Hon. Marc Garneau, P.C., M.P., Minister of Transport: Thank you for the question, senator. I received the report on December 21. I had until April 12 to table it. I tabled it on February 25, specifically because I wanted people to see it as quickly as possible.
You raise a very valid question. There's an important focus on grain transportation, as there is on all transportation, but there's a special emphasis on that which was given by my predecessor, Minister Raitt, when she was the Minister of Transport.
We have not made a decision yet on Bill C-30 — that's the bill to which you referred — regarding whether to let it expire or to renew it. Certainly, we're aware of it, but we have not taken a decision at this point.

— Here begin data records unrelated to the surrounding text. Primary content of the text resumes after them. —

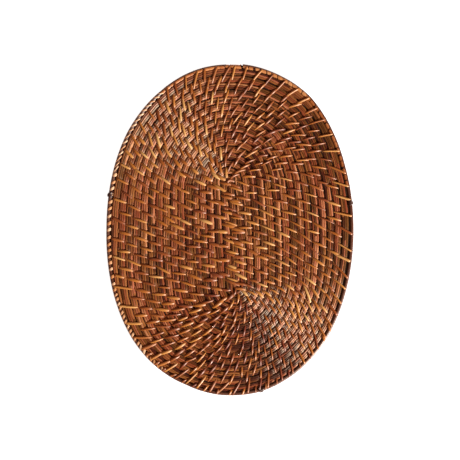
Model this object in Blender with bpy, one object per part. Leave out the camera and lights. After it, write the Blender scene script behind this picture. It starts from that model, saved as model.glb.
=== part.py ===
"""Oval placemat of coiled cane: flat canes in a bundle, wound as one oval spiral whose rows stand
proud on both faces, and a thin round cane bent round the last row as the rim."""

import math

import bmesh
import bpy
from mathutils import Matrix, Vector

# Overall size, in metres. The long axis is Y, and the underside lies at Z = 0.
WIDTH = 0.3000
LENGTH = 0.4010
THICKNESS = 0.0060
SQUARENESS = 2.137  # exponent of the oval, where 2 is a true ellipse

# Handwork: how far the outline stands outside that oval, as (angle from +X in degrees, millimetres).
UNEVENNESS = (
    (0, 0.0),
    (30, -1.3),
    (45, -0.3),
    (60, 1.7),
    (72, 0.3),
    (100, 0.1),
    (117, -1.1),
    (138, 0.5),
    (180, 0.0),
    (229, 0.5),
    (240, -0.3),
    (255, -2.1),
    (268, 0.3),
    (281, 0.8),
    (292, 0.0),
    (312, 0.6),
    (330, 0.0),
    (360, 0.0),
)

# The straight core: the bundle turns round its two ends.
CORE_TOP = Vector((-0.0028, 0.0592))
CORE_FOOT = Vector((0.0078, -0.0706))

# The winding, outwards and counter-clockwise seen from above.
WHOLE_ROWS = 15
CORE_START = math.radians(95)  # where the bundle starts, at the core's top end
COIL_END = math.radians(235)  # where its last row has narrowed to nothing
END_TAPER = math.radians(55)

# A row's section: a flat crest between two grooves.
GROOVE_DEPTH = 0.0013
CREST_FROM, CREST_TO = 0.24, 0.76  # shares of the row's width
EDGE_DROP = 0.0017  # how far the outer edge is rounded down from the crests

# The rim cane, whose outer end laps over its inner end.
RIM_WIDTH = 0.0044
RIM_SIDES = 8
RIM_JOIN = 33.8  # place of its outer end, in steps round the mat
LAP_STEPS = 1.6
LAP_SHARE_AT_END, LAP_SHARE_AT_TIP = 0.50, 0.80  # of the rim's width, for the outer of the two ends
LAP_STAND_OUT = 0.0008  # how far the outer end stands out of the outline
LAP_THINNEST = 0.6  # height of a pared end, as a share of the full height
GAP = 0.0003  # between pieces that touch

# Steps round the mat: radial lines fan out from each end of the core, and are parallel between them.
FAN_STEPS = 20
SIDE_STEPS = 5
HALF_ROUND = FAN_STEPS + SIDE_STEPS
ROUND = 2 * HALF_ROUND

CANE_BROWN = (0.19, 0.075, 0.025, 1.0)
RIM_BROWN = (0.26, 0.11, 0.04, 1.0)
CANE_ROUGHNESS = 0.45

MERGE = 1e-6
SHARP_FROM = math.radians(50)


def between(value, low, high):
    return max(low, min(high, value))


def unevenness(angle):
    """How far the outline stands out at this angle, in metres."""
    degrees = math.degrees(angle) % 360
    for (first, out_first), (second, out_second) in zip(UNEVENNESS, UNEVENNESS[1:]):
        if degrees <= second:
            share = (degrees - first) / (second - first)
            return (out_first + share * (out_second - out_first)) / 1000
    return 0.0


def outline_radius(angle):
    """Distance from the middle of the mat to its outline."""
    across = abs(math.cos(angle)) / (WIDTH / 2)
    along = abs(math.sin(angle)) / (LENGTH / 2)
    return (across**SQUARENESS + along**SQUARENESS) ** (-1 / SQUARENESS) + unevenness(angle)


def ray(place):
    """(point on the core, outward direction) of the radial line at this place, counted in steps
    counter-clockwise from the left of the core's foot."""
    core = CORE_TOP - CORE_FOOT
    rightwards = Vector((core.y, -core.x)).normalized()
    half, step = divmod(place % ROUND, HALF_ROUND)
    if half == 0:
        pole, other, first = CORE_FOOT, CORE_TOP, -rightwards
    else:
        pole, other, first = CORE_TOP, CORE_FOOT, rightwards
    if step < FAN_STEPS:
        return pole, Matrix.Rotation(math.pi * step / FAN_STEPS, 2) @ first
    return pole.lerp(other, (step - FAN_STEPS) / SIDE_STEPS), -first


def reach(place):
    """Distance from the core to the outline along the radial line at this place."""
    start, direction = ray(place)
    inside, outside = 0.0, LENGTH
    while outside - inside > MERGE:
        middle = (inside + outside) / 2
        point = start + middle * direction
        if point.length < outline_radius(math.atan2(point.y, point.x)):
            inside = middle
        else:
            outside = middle
    return inside


def angle_of(place):
    """Angle of the outline's point at this place, seen from the middle of the mat."""
    start, direction = ray(place)
    point = start + reach(place) * direction
    return math.atan2(point.y, point.x)


def coil_end_place():
    """The whole step that lies nearest to the end of the coil."""
    return min(range(ROUND), key=lambda place: abs(math.remainder(angle_of(place) - COIL_END, math.tau)))


def turn_share(angle, end_angle):
    """Share of a turn from the end of the coil to this angle."""
    return ((angle - end_angle) % math.tau) / math.tau


def rows_across(turn, first_part):
    """Number of rows between core and edge: it grows by one round the mat, and the last row's
    taper takes that one away again."""
    taper = END_TAPER / math.tau
    through = between((turn - (1 - taper)) / taper, 0.0, 1.0)
    smooth = through * through * (3 - 2 * through)
    return WHOLE_ROWS + first_part + min(turn, 1 - taper) * (1 - smooth)


def section(turn, first_part):
    """The profile from core to edge, as (share of the way, drop below the crests)."""
    across = rows_across(turn, first_part)
    half_row = 0.5 / across
    bounds = [between((k + first_part + turn) / across, 0.0, 1.0) for k in range(-1, WHOLE_ROWS + 1)]
    points = [(0.0, 0.0)]
    for inner, outer in zip([0.0] + bounds, bounds):
        width = outer - inner
        narrowed = between(1 - (1 - inner) / half_row, 0.0, 1.0)
        at_edge = between(1 - (1 - outer) / half_row, 0.0, 1.0)
        groove = GROOVE_DEPTH * between(outer / half_row, 0.0, 1.0)
        crest_drop = EDGE_DROP * narrowed
        points.append((inner + CREST_FROM * width, crest_drop))
        points.append((inner + CREST_TO * width, crest_drop))
        points.append((outer, groove + (EDGE_DROP - groove) * at_edge))
    return points


def finished(name, mesh, colour):
    """An object of this mesh, closed, facing out, smooth and with its own material."""
    bmesh.ops.remove_doubles(mesh, verts=mesh.verts, dist=MERGE)
    bmesh.ops.dissolve_degenerate(mesh, edges=mesh.edges, dist=MERGE)
    bmesh.ops.recalc_face_normals(mesh, faces=mesh.faces)
    data = bpy.data.meshes.new(name)
    mesh.to_mesh(data)
    mesh.free()
    data.shade_smooth()
    data.set_sharp_from_angle(angle=SHARP_FROM)
    material = bpy.data.materials.new(name)
    material.use_nodes = True
    shader = material.node_tree.nodes["Principled BSDF"]
    shader.inputs["Base Color"].default_value = colour
    shader.inputs["Roughness"].default_value = CANE_ROUGHNESS
    shader.inputs["Metallic"].default_value = 0.0
    data.materials.append(material)
    piece = bpy.data.objects.new(name, data)
    bpy.context.scene.collection.objects.link(piece)
    return piece


def coiled_mat():
    """The coiled foundation as one solid, with the spiral's rows raised on both faces."""
    end_place = coil_end_place()
    end_angle = angle_of(end_place)
    first_part = 1 - turn_share(CORE_START, end_angle)
    mesh = bmesh.new()
    columns = []
    for step in range(ROUND + 1):
        place = end_place + step
        turn = step // ROUND or turn_share(angle_of(place), end_angle)
        start, direction = ray(place)
        edge = reach(place) - RIM_WIDTH - GAP
        top, underside = [], []
        for share, drop in section(turn, first_part):
            point = start + share * edge * direction
            top.append(mesh.verts.new((*point, THICKNESS - drop)))
            underside.append(mesh.verts.new((*point, drop)))
        columns.append(top + underside[::-1])
    for column, following in zip(columns, columns[1:]):
        for inner in range(len(column) - 1):
            mesh.faces.new((column[inner], column[inner + 1], following[inner + 1], following[inner]))
    return finished("coiled_mat", mesh, CANE_BROWN)


def rim_stations():
    """The rim cane's sections from its outer end, clockwise round the mat to its inner end under
    the lap, as (place, distance of its outer side from the outline, distance of its inner side)."""
    whole = range(math.floor(RIM_JOIN - LAP_STEPS), math.ceil(RIM_JOIN) - ROUND, -1)
    end, tip = LAP_SHARE_AT_END * RIM_WIDTH, LAP_SHARE_AT_TIP * RIM_WIDTH
    half_lap = (end + tip) / 2
    outer_end = [
        (RIM_JOIN, -LAP_STAND_OUT, end),
        (RIM_JOIN - LAP_STEPS / 2, -LAP_STAND_OUT / 2, half_lap),
    ]
    inner_end = [
        (RIM_JOIN - ROUND, end + GAP, RIM_WIDTH),
        (RIM_JOIN - ROUND - LAP_STEPS / 2, half_lap + GAP, RIM_WIDTH),
        (RIM_JOIN - ROUND - LAP_STEPS, tip + GAP, RIM_WIDTH),
    ]
    return outer_end + [(place, 0.0, RIM_WIDTH) for place in whole] + inner_end


def rim_cane():
    """The round cane lashed on as the rim, with pared ends that lap."""
    mesh = bmesh.new()
    rings = []
    for place, outer, inner in rim_stations():
        start, direction = ray(place)
        half_width = (inner - outer) / 2
        centre = start + (reach(place) - (inner + outer) / 2) * direction
        fullness = min(1.0, (inner - outer) / RIM_WIDTH)
        half_height = RIM_WIDTH / 2 * (LAP_THINNEST + (1 - LAP_THINNEST) * fullness)
        ring = []
        for side in range(RIM_SIDES):
            angle = math.tau * (side + 0.5) / RIM_SIDES
            point = centre + half_width * math.cos(angle) * direction
            ring.append(mesh.verts.new((*point, THICKNESS / 2 + half_height * math.sin(angle))))
        rings.append(ring)
    for ring, following in zip(rings, rings[1:]):
        for side in range(RIM_SIDES):
            after = (side + 1) % RIM_SIDES
            mesh.faces.new((ring[side], ring[after], following[after], following[side]))
    mesh.faces.new(rings[0])
    mesh.faces.new(rings[-1])
    return finished("rim_cane", mesh, RIM_BROWN)


def main():
    for leftover in list(bpy.data.objects):
        bpy.data.objects.remove(leftover)
    coiled_mat()
    rim_cane()


main()
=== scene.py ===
"""Looks of the oval placemat: flat canes coiled in rows, the peel stitches that bind them, and the
round rim cane with its lashing."""

import math

import bmesh
import bpy
import numpy as np
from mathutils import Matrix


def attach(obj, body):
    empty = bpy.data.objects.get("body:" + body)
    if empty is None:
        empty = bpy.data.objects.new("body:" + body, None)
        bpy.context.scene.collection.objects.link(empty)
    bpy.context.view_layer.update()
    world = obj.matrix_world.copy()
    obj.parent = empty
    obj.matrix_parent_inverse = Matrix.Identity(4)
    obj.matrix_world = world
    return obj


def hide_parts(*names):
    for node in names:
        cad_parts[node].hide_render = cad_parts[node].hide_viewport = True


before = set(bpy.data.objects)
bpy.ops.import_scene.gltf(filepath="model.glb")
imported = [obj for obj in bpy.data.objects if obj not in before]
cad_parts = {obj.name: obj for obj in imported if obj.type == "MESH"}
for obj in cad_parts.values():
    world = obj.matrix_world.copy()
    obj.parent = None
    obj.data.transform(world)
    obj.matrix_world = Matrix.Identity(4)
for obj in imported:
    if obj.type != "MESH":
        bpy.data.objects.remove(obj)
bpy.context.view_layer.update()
bpy.ops.object.select_all(action="DESELECT")

# The mat's own sizes, in metres, as its solids have them. The long axis is Y.
WIDTH = 0.3000
LENGTH = 0.4010
THICKNESS = 0.0060
SQUARENESS = 2.137

# Handwork: how far the outline stands outside that oval, as (angle from +X in degrees, millimetres).
UNEVENNESS = (
    (0, 0.0),
    (30, -1.3),
    (45, -0.3),
    (60, 1.7),
    (72, 0.3),
    (100, 0.1),
    (117, -1.1),
    (138, 0.5),
    (180, 0.0),
    (229, 0.5),
    (240, -0.3),
    (255, -2.1),
    (268, 0.3),
    (281, 0.8),
    (292, 0.0),
    (312, 0.6),
    (330, 0.0),
    (360, 0.0),
)

CORE_TOP = np.array((-0.0028, 0.0592))
CORE_FOOT = np.array((0.0078, -0.0706))

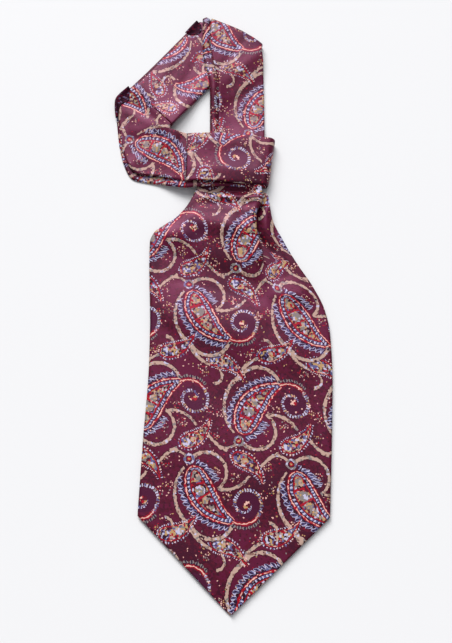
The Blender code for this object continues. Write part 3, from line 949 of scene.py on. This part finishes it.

But I can assure you that we are hunched over the CTA report. We understand that this is a consideration within the whole process of deciding. Among the 60 recommendations that Mr. Emerson has provided us on marine, rail, air and road, we know that this is something that we will have to make a decision on at some point.
The Hon. the Speaker: Honourable senators, the time for Question Period has expired.
I am certain you will want to join me in thanking Minister Garneau for being here today. Hopefully, Mr. Garneau, you will come and join us again at some time and encourage your colleagues to come, as well. Thank you very much.
Hon. Marc Garneau, P.C., M.P., Minister of Transport: Thank you.
(The Senate adjourned until Thursday, April 14, 2016, at 1:30 p.m.)